Has anything about working with the Cousteau team surprised you?

Carrie Newell
Turned upside down, this gray whale image shows the killer whale rakes that seem to spell: NIFE. Photo credit: Carrie Newell
This work has been part of my Ph.D. research at Oregon State University. It has been fulfilling in many ways, but especially because I never knew I could identify individual whales and learn something about them personally. One of many amazing stories is that of Matrix Slasher and her calf Nifer. When the Cousteau team first filmed Matrix Slasher in 2004, we noticed she had a calf.

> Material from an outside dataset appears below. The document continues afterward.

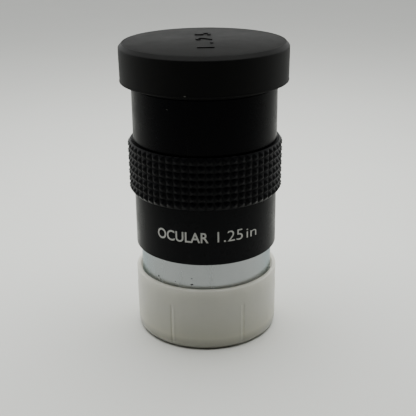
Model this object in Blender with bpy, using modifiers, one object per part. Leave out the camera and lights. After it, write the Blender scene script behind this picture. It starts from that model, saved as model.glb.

For years Matrix had been returning to Depoe Bay, but we never knew she was a female until 2004. I noticed that the calf had killer whale tooth rakes on the right side of its head. By looking at my pictures, I found out that if you turn the tooth rakes upside down, they spell "N-I-F-E," so I named the calf Nifer. Nifer was probably born in one of the lagoons in Mexico, and the calf was most likely attacked by killer whales when mom and calf were traveling up to Oregon. Mom probably protected and saved Nifer from almost certain death. They arrived in Oregon in mid-July and stayed until September. During that time, Nifer would approach the boats and breach right next to them. An incredible calf and mom!